The 50-page report is based on materials that the Police Internal Investigations Department itself had collected, in addition to other publicly available evidence that investigators failed to look into. In one video, for example, a green dot appears on Odeh’s forehead — likely a laser beam used when aiming firearms at a target — moments before officers fired at him with a sponge-tipped bullet.

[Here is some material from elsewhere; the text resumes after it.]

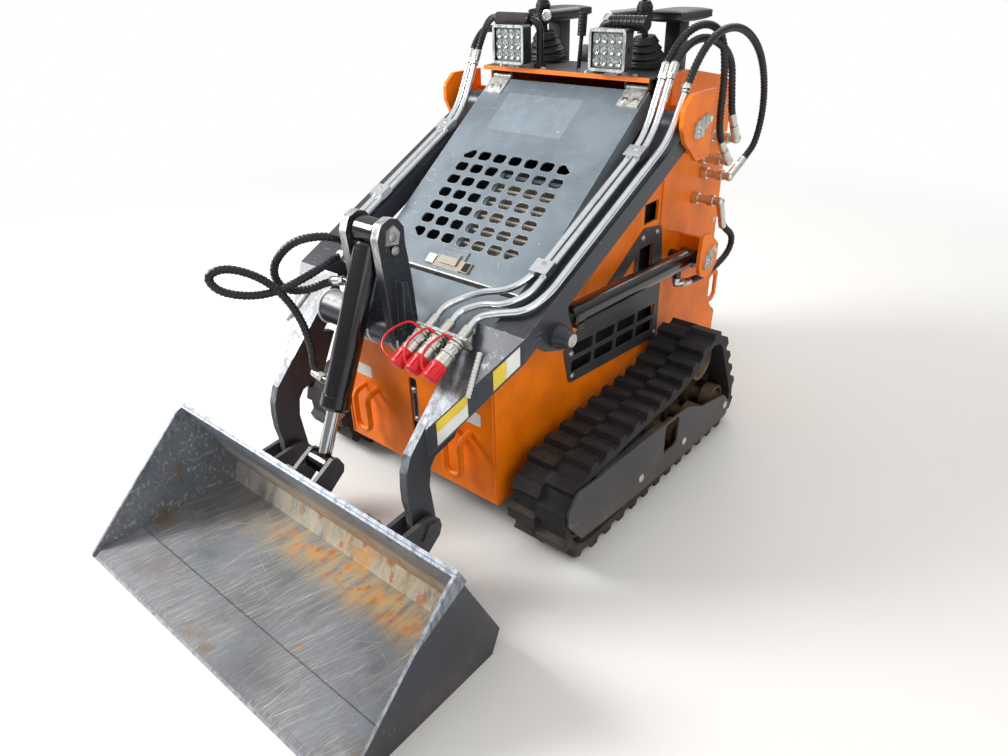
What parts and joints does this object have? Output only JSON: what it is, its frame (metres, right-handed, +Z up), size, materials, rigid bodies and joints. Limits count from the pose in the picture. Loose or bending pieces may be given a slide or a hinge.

Odeh suffered wounds in his head and back as a result. He filed a complaint with the Police Internal Investigations Department, accusing officers of aggravated assault and unlawful use of a weapon, but the case was closed in September 2018. According to the police report: “Even [granting] the assumption that the object that hit [Odeh] was fired by police, it could not be determined which of the officers had done so.” In March 2019, Odeh appealed the closing of the case through the auspices of the Public Committee against Torture in Israel. Last month, after the committee received additional evidence, it filed it detailed investigative report as a supplement to the appeal.

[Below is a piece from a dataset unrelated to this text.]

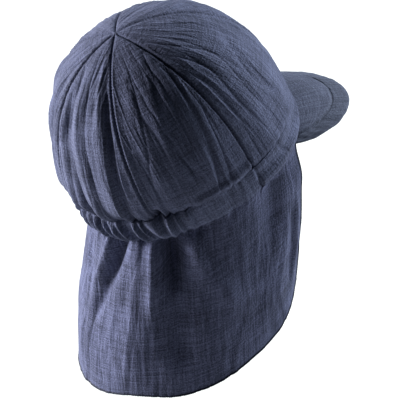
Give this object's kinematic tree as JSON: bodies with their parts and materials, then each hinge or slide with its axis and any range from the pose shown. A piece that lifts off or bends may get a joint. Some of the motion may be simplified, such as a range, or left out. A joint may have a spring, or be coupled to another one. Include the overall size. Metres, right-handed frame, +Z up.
{
  "type": "legionnaire cap",
  "caption": "Child's sun cap of crinkled cotton muslin with a soft peak, a gathered elastic band at the back and a long neck flap with a rolled hem.",
  "frame": {"origin": "centre of the head opening, where the cap sits on a head", "axes": "+Z up along gravity with the cap as worn by a head that looks up, front towards -Y, wearer's left towards +X"},
  "size_m": [0.1622, 0.2236, 0.2978],
  "materials": {
    "crown_muslin": "matt crinkled double muslin in dusty indigo",
    "band_muslin": "matt muslin, gathered at the back",
    "peak_muslin": "matt muslin over a soft board, topstitched",
    "flap_muslin": "matt slubby muslin, one thickness of double gauze",
    "hem_thread": "dense navy overlock thread"
  },
  "bodies": {
    "root": {"crown_front_right": "crown_muslin", "crown_side_right": "crown_muslin", "crown_back_right": "crown_muslin", "crown_back_left": "crown_muslin", "crown_side_left": "crown_muslin", "crown_front_left": "crown_muslin", "front_band": "band_muslin", "back_band": "band_muslin", "peak": "peak_muslin", "neck_flap": "flap_muslin", "flap_hem": "hem_thread"}
  },
  "joints": []
}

“There is so much material that the police either didn’t use or failed to check its relevance to the investigation; this is a serious problem,” said Dr. Ariel Livneh, the forensic criminologist who reviewed the case for the Public Committee against Torture in Israel. “It’s akin to overlooking fingerprints on a knife at a murder scene. It’s such a gaffe that in itself it requires reopening the case.”
“It is reasonable to assume that police didn’t arbitrarily fire a sponge-tipped bullet at the crowd, but deliberately aimed at MK Odeh’s head,” says the report. They add that if aiming at Odeh’s head was indeed intentional, it could have ended with his death, which “turns the case into one that requires a serious criminal investigation.”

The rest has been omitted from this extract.